The Kaybob Corporate Operating Unit (“Kaybob”) produces natural gas, natural gas liquids (“NGLs”), and crude oil in West Central Alberta. The core natural gas producing areas in Kaybob include Musreau, Resthaven, and Smoky and the primary crude oil producing area is Kakwa. The horizons being pursued within Kaybob are in the Deep Basin, which are high pressure, liquids rich, tight gas formations with large reservoir potential.
Total sales for Kaybob averaged 4,245 Boe/d in 2007, comprised of 22.3 MMcf/d of natural gas and 533 Bbl/d of crude oil and NGLs. Sales volumes increased in 2007 by 42 percent from 2006, primarily as a result of drilling and tie-in activities at Musreau and Resthaven.
Kaybob’s capital expenditures for 2007 totaled $136 million (excluding land), and were focused on drilling, completion and facility work, including the addition of compression and dehydration capacity, in the Musreau area.
Since 2004, Paramount has invested over $350 million in the Deep Basin areas of Kakwa, Musreau, Resthaven and Smoky; acquiring significant undeveloped acreage, constructing production infrastructure, and commencing a drilling program to further delineate the potential of this long-term development. To date, project economics have been challenging because of the high costs of drilling, completing and equipping these deep multi-zone wells, lower per-well reserves additions than originally expected, and depressed natural gas prices over the past 12 to 18 months. The Company continues to believe that development of the Kaybob Deep Basin area provides significant value potential, and is working to improve project economics. A significant focus of this effort is on reducing per-well drilling, completion, equipping and tie-in costs – by a targeted one third. Based on knowledge gained over the past three years, cost reductions are expected from downspacing to four wells per section and using a pad drilling and group production facility approach to reduce rig mobilization / demobilization and equipping costs. Paramount is working with its partners to obtain the required regulatory approval for downspacing. Additional cost savings are anticipated by using new drilling mud technology to reduce fluid loss and eliminate the need for intermediate casing, and by improving the efficiency of fracturing the multiple prospective producing zones of wells.
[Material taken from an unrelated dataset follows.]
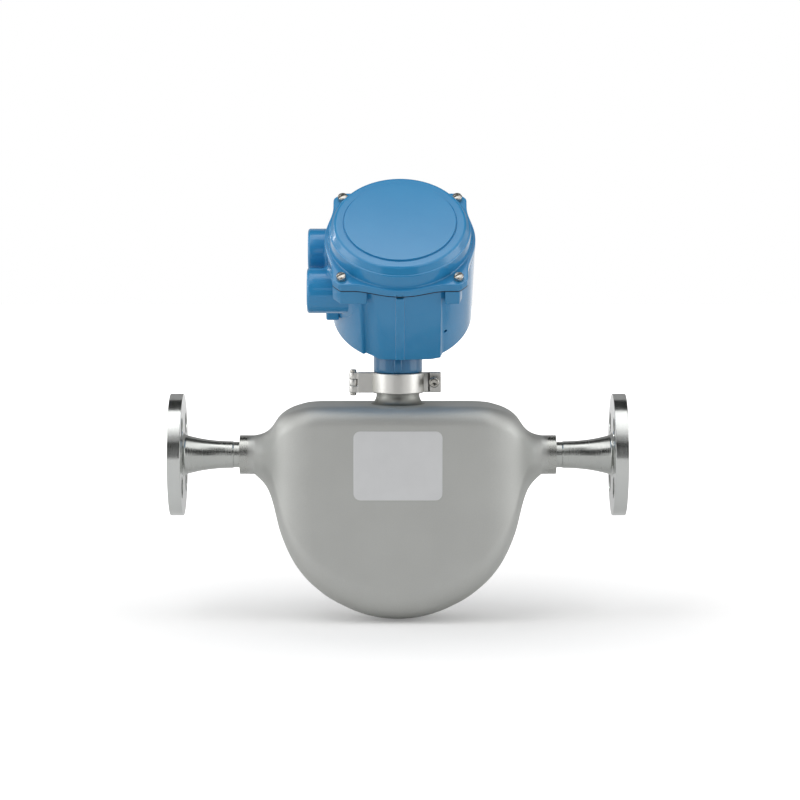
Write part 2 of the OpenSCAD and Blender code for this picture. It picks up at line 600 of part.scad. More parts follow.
inlet_flange();
outlet_flange();
inlet_hub();
outlet_hub();
inlet_manifold();
outlet_manifold();
case_front_shell();
case_rear_shell();
case_label();
neck_stub();
flow_tube_front();
flow_tube_rear();
inlet_brace_bar();
outlet_brace_bar();
manifold_spacer();
drive_coil();
drive_magnet();
drive_brackets();
inlet_pickoff_coil();
inlet_pickoff_magnet();
outlet_pickoff_coil();
outlet_pickoff_magnet();
pickoff_brackets();
temperature_sensor();
feedthrough();
feedthrough_pins();
sensor_cable();
neck_seal();
clamp_rear_half();
clamp_hinge_pin();
clamp_front_half();
clamp_screw();
head_housing();
head_neck();
cover_gasket();
electronics_module();
terminal_board();
power_terminals();
signal_terminals();
terminal_screws();
module_screws();
ground_screw();
head_cover();
cover_screws();
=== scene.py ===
"""Coriolis flow meter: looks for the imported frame. Sizes here are millimetres until a mesh is made."""
import json
import math

import bmesh
import bpy
import numpy as np
from mathutils import Matrix, Vector


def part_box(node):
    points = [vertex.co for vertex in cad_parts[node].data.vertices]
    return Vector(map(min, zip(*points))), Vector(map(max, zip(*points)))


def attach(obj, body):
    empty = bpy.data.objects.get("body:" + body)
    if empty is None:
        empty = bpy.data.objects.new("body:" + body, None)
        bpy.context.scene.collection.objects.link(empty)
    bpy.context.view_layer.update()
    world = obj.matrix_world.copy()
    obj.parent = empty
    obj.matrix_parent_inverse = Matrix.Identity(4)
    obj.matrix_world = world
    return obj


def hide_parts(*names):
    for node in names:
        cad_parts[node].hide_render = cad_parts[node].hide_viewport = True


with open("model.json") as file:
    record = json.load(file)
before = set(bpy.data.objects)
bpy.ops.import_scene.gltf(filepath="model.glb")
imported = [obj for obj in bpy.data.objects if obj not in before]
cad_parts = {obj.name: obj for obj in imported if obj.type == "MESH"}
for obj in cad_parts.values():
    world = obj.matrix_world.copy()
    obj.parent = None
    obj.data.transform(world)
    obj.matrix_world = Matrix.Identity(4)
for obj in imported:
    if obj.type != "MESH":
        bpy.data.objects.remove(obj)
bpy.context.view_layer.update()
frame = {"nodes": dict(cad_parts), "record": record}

# ---------------------------------------------------------------- places
case_lo, case_hi = (np.array(c) * 1000 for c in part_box("case_front_shell"))
MID = (case_lo[0] + case_hi[0]) / 2
TILT = math.radians(40.9)
HEAD_X, HEAD_Y, HEAD_Z = 1.5, 23.8, 153.5  # the centre of the head's seam
CASE_TOP, CLAMP_Z, CLAMP_H = 37.5, 45.6, 14.7
TAU = 2 * math.pi


def at_mid(p):
    """Points measured from mid-length, moved to the frame."""
    return np.asarray(p) + [MID, 0, 0]


def at_head(p):
    """Points measured from the seam's centre, leaned to the front and moved to the frame."""
    p = np.asarray(p)
    c, s = math.cos(TILT), math.sin(TILT)
    return np.stack([p[..., 0] + MID + HEAD_X, p[..., 1] * c - p[..., 2] * s - HEAD_Y,
                     p[..., 1] * s + p[..., 2] * c + HEAD_Z], -1)


# ---------------------------------------------------------------- camera
SHOT_DISTANCE, SHOT_RISE = 2300.0, math.radians(5.0)
aim = np.array([MID + 1.5, 0, 40.0])
eye = aim + SHOT_DISTANCE * np.array([0, -math.cos(SHOT_RISE), math.sin(SHOT_RISE)])
camera = bpy.data.objects.new("camera", bpy.data.cameras.new("camera"))
camera.data.lens, camera.data.sensor_width = 142.0, 36
camera.data.clip_start, camera.data.clip_end = 0.05, 30
look = Vector(aim - eye).to_track_quat("-Z", "Y").to_matrix().to_4x4()
camera.matrix_world = Matrix.Translation(Vector(eye * 0.001)) @ look
bpy.context.scene.collection.objects.link(camera)
bpy.context.scene.camera = camera
bpy.context.scene.view_settings.view_transform = "Standard"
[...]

The Company has reduced budgeted 2008 spending in the Kaybob Deep Basin area to allow for further development of Kaybob’s cost reduction strategy, and the return of natural gas prices to sustained levels that will support project economics. The Deep Basin continues to be the core area for Kaybob, and as project economics improve, is expected to be developed as a significant growth platform for the Company over the next five to ten years.
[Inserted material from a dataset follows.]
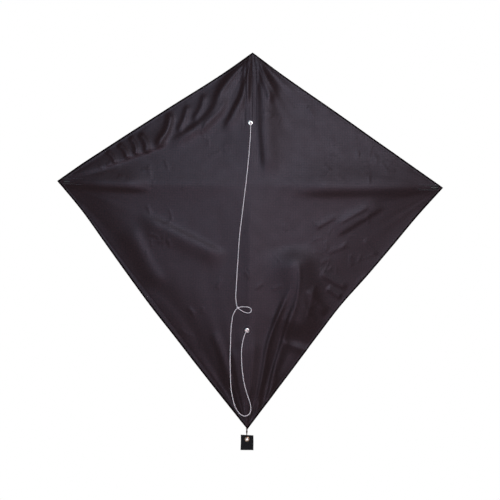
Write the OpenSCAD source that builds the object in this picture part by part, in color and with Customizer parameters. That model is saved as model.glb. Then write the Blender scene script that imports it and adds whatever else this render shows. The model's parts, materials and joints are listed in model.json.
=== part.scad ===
// Diamond kite with a two-leg bridle and a snap swivel at the tail, hung upright.
// The nose points up +Z and the face of the sail looks along -Y, with +X to its right.
// The origin lies in the middle of the sail cloth, where the spine and the cross spar meet.
// Behind the cloth come the hems and strips, then the pockets, then the rods.

/* [Sail] */
// Span from wing tip to wing tip
span = 762; // [600:2:1000]
// Height of the nose above the cross spar
nose_h = 261; // [256:1:340]
// Depth of the tail tip below the cross spar
tail_h = 481; // [476:1:640]
// Thickness of the sail cloth
sail_t = 0.4; // [0.2:0.1:0.4]
// Width of the sewn hem along each edge
hem_w = 6; // [3:0.5:10]
// Distance from the centre line to the line where each wing folds back
fold_x = 17; // [17:0.5:20]

/* [Frame] */
// Radius of the spine and of the spar rods
rod_r = 2; // [1.5:0.1:2]
// Distance of the rods behind the middle of the cloth
rod_y = 5; // [5:0.1:6]
// Wall of the vinyl cap on a rod's end
cap_wall = 1; // [0.6:0.1:1.2]
// Length of a vinyl cap
cap_l = 14; // [10:1:20]
// Length of each rod pocket
pocket_l = 42; // [30:1:50]
// Outer radius of the flexible centre tube
tube_r = 4; // [3.5:0.1:4.5]
// Length of the flexible centre tube
tube_l = 64; // [50:1:80]

/* [Bridle] */
// Distance of both eyelets to the left of the spine
eye_x = -2.8; // [-3.2:0.1:-2.6]
// Height of the upper eyelet above the cross spar
eye_top_z = 122; // [121:1:123]
// Height of the lower eyelet, below the cross spar
eye_low_z = -289; // [-290:1:-288]
// Radius of an eyelet's hole
eye_r = 2.4; // [2:0.1:2.4]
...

In 2008, Paramount plans to drill 10 (5.5 net) wells and complete and tie-in 10 (6.3 net) wells that were drilled in prior years in Kaybob. The majority of the 2008 capital investment will be focused in the Musreau, Resthaven, and Smoky areas targeting multiple Cretaceous formations.
Previous investments in the Smoky and Resthaven gas plants and contractual agreements with a third-party-operated facility in Musreau are anticipated to meet Kaybob’s near term processing requirements.